* [PROMPT] Up to and including the line containing "grit_t = 0.1; // [0.06:0.01:0.25]", please reproduce the lines of the listing below, starting from the top.

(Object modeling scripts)
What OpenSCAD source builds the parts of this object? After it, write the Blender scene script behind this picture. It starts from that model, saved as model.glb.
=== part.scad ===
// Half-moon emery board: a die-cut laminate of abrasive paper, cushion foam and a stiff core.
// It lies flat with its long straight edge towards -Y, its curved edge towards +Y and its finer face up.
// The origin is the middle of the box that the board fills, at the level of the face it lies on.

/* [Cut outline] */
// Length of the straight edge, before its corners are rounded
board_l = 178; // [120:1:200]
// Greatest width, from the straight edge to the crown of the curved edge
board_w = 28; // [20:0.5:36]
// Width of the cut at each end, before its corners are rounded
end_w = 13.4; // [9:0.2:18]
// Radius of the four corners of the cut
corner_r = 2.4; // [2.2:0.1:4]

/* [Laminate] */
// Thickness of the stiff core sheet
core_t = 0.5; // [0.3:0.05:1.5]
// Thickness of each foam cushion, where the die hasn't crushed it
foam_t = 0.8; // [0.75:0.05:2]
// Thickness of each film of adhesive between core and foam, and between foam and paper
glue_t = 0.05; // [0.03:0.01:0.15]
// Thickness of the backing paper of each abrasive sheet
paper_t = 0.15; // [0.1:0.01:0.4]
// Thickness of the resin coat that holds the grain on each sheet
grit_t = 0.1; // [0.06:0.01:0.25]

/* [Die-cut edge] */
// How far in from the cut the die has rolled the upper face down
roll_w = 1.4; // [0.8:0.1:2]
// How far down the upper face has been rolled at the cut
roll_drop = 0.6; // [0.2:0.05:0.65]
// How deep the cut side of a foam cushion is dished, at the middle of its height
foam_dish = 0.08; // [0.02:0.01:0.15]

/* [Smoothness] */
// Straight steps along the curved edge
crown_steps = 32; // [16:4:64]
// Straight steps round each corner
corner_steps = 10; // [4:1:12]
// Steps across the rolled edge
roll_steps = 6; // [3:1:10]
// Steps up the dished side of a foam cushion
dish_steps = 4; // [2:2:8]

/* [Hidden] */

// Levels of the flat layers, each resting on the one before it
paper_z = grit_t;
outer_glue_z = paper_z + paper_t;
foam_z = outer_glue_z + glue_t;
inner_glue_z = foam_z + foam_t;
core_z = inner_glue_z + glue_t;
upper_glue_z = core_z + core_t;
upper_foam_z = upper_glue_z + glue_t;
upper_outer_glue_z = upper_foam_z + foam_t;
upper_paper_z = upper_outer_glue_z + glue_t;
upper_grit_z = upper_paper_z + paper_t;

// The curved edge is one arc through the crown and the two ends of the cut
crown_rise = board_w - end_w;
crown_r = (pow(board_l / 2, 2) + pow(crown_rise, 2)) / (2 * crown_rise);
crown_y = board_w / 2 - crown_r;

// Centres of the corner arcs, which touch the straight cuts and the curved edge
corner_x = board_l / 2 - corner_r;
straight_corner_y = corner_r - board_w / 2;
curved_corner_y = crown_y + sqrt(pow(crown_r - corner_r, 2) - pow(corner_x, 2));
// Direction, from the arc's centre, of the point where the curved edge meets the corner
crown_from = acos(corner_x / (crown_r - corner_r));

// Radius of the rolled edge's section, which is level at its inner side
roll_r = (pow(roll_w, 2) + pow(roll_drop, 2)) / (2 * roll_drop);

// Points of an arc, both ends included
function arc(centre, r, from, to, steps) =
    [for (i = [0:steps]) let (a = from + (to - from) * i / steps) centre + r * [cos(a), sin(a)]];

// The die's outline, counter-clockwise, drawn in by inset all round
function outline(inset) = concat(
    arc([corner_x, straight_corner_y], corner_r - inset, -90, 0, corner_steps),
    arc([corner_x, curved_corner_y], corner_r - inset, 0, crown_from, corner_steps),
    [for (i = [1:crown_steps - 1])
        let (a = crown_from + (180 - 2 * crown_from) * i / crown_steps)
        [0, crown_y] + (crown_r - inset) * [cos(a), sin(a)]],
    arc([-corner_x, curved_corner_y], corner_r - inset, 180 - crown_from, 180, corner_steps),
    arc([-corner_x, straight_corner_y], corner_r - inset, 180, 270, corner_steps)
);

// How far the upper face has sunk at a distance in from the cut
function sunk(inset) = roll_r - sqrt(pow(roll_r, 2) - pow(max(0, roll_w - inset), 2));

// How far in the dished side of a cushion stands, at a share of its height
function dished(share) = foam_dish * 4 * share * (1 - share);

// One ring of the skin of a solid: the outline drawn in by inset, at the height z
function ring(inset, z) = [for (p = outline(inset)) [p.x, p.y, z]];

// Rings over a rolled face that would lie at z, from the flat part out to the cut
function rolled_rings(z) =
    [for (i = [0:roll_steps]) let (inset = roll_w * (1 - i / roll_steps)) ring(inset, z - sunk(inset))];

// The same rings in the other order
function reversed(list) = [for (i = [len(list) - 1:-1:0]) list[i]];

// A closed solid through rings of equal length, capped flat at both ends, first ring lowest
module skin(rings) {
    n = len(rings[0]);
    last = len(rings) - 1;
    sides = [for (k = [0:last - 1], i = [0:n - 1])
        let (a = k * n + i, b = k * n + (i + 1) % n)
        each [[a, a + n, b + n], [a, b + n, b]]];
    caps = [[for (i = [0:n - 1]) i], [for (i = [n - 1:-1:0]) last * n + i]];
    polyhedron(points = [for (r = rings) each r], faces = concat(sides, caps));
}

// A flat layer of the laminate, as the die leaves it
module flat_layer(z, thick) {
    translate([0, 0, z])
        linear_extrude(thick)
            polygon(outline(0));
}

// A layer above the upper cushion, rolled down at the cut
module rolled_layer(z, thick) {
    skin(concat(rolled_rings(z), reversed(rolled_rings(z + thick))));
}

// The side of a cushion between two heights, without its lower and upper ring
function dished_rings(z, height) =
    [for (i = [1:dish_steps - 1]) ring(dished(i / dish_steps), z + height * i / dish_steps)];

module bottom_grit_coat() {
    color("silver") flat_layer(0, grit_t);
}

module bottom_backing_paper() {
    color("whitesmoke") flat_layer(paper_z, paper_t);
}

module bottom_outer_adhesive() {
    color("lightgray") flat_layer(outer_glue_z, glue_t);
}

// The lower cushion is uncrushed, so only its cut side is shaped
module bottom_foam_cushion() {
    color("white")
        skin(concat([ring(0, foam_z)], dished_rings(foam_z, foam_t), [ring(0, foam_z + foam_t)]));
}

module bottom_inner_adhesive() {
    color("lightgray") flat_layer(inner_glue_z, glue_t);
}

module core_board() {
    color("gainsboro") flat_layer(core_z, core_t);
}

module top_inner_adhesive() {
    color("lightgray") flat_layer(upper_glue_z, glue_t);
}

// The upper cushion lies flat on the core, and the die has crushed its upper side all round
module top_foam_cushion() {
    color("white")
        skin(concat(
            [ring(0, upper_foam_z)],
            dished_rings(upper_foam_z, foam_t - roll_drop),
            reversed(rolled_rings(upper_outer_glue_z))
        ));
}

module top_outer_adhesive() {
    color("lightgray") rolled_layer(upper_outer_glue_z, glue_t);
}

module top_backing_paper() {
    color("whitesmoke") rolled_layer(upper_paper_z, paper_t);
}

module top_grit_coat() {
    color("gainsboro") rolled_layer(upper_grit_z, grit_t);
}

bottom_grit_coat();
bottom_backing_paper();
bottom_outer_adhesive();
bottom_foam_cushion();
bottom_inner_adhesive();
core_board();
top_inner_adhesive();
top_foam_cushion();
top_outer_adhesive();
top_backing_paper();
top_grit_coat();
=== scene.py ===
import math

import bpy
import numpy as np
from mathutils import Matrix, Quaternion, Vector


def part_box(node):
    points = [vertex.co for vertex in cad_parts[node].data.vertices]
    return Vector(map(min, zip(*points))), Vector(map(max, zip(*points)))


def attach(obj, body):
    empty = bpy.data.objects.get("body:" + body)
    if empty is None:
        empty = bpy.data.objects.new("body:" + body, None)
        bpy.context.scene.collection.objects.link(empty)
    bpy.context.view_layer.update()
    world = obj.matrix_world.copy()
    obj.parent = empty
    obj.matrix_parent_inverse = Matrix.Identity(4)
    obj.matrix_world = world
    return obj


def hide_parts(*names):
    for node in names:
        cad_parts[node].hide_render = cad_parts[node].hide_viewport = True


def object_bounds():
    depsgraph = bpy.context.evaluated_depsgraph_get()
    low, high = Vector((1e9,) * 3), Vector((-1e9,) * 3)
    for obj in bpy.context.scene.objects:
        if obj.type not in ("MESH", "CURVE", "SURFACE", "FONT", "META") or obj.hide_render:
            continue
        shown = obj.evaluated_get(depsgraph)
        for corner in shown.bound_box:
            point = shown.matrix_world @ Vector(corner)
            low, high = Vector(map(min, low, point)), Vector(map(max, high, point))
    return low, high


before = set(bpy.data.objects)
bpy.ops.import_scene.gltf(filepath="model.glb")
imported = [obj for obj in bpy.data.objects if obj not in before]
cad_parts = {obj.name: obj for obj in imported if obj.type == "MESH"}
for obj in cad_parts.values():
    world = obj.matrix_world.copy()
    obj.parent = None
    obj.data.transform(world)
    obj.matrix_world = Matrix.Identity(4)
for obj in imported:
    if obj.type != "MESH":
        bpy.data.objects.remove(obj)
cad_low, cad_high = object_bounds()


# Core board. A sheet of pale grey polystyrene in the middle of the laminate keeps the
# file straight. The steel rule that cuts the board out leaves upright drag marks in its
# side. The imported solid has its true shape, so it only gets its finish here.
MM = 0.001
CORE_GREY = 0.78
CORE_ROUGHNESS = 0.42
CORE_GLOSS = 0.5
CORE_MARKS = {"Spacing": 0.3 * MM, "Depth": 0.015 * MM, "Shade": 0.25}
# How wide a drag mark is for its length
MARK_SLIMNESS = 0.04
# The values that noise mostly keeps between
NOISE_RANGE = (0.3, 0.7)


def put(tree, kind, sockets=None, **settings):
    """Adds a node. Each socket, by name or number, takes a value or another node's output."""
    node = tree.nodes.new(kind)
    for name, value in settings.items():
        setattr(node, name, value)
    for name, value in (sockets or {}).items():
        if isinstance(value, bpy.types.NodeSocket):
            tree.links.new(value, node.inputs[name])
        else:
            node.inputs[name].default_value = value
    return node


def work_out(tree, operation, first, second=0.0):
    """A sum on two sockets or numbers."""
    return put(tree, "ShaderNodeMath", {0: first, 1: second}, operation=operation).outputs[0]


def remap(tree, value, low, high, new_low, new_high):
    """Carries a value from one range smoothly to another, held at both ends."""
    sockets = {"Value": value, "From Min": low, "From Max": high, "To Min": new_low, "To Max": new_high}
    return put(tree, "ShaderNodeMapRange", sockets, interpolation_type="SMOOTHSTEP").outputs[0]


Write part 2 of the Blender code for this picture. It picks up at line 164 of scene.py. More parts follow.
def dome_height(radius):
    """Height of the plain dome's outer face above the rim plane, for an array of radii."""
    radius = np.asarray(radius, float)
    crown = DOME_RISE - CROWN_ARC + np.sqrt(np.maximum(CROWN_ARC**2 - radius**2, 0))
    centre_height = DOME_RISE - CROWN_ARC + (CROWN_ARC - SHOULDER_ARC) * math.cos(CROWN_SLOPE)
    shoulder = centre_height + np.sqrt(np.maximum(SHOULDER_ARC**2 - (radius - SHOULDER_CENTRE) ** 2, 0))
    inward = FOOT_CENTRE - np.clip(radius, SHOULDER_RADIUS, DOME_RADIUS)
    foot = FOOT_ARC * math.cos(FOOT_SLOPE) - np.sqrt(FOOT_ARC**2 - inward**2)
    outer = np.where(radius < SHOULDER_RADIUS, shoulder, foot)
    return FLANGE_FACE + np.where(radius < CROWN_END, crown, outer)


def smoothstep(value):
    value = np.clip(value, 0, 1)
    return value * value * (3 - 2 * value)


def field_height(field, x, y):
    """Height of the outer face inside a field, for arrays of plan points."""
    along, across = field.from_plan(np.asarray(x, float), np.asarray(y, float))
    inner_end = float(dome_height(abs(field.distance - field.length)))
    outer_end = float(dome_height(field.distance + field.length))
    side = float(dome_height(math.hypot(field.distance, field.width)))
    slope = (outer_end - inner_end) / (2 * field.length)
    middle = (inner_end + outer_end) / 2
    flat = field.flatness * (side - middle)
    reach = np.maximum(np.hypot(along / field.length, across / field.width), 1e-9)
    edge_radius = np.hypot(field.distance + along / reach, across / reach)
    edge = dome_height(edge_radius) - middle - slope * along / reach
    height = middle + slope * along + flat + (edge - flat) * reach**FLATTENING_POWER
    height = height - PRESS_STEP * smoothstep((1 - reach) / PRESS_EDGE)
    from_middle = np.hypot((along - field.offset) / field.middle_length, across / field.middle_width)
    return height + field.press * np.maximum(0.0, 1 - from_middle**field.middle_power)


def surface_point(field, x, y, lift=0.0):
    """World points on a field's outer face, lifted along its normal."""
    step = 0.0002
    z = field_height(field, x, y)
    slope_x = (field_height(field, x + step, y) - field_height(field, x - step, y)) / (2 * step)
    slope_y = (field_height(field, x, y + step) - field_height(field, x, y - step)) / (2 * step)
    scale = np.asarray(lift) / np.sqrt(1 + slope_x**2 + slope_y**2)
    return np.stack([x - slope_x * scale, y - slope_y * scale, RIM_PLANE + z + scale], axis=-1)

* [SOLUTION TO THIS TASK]
What OpenSCAD source builds the parts of this object? After it, write the Blender scene script behind this picture. It starts from that model, saved as model.glb.
=== part.scad ===
// Half-moon emery board: a die-cut laminate of abrasive paper, cushion foam and a stiff core.
// It lies flat with its long straight edge towards -Y, its curved edge towards +Y and its finer face up.
// The origin is the middle of the box that the board fills, at the level of the face it lies on.

/* [Cut outline] */
// Length of the straight edge, before its corners are rounded
board_l = 178; // [120:1:200]
// Greatest width, from the straight edge to the crown of the curved edge
board_w = 28; // [20:0.5:36]
// Width of the cut at each end, before its corners are rounded
end_w = 13.4; // [9:0.2:18]
// Radius of the four corners of the cut
corner_r = 2.4; // [2.2:0.1:4]

/* [Laminate] */
// Thickness of the stiff core sheet
core_t = 0.5; // [0.3:0.05:1.5]
// Thickness of each foam cushion, where the die hasn't crushed it
foam_t = 0.8; // [0.75:0.05:2]
// Thickness of each film of adhesive between core and foam, and between foam and paper
glue_t = 0.05; // [0.03:0.01:0.15]
// Thickness of the backing paper of each abrasive sheet
paper_t = 0.15; // [0.1:0.01:0.4]
// Thickness of the resin coat that holds the grain on each sheet
grit_t = 0.1; // [0.06:0.01:0.25]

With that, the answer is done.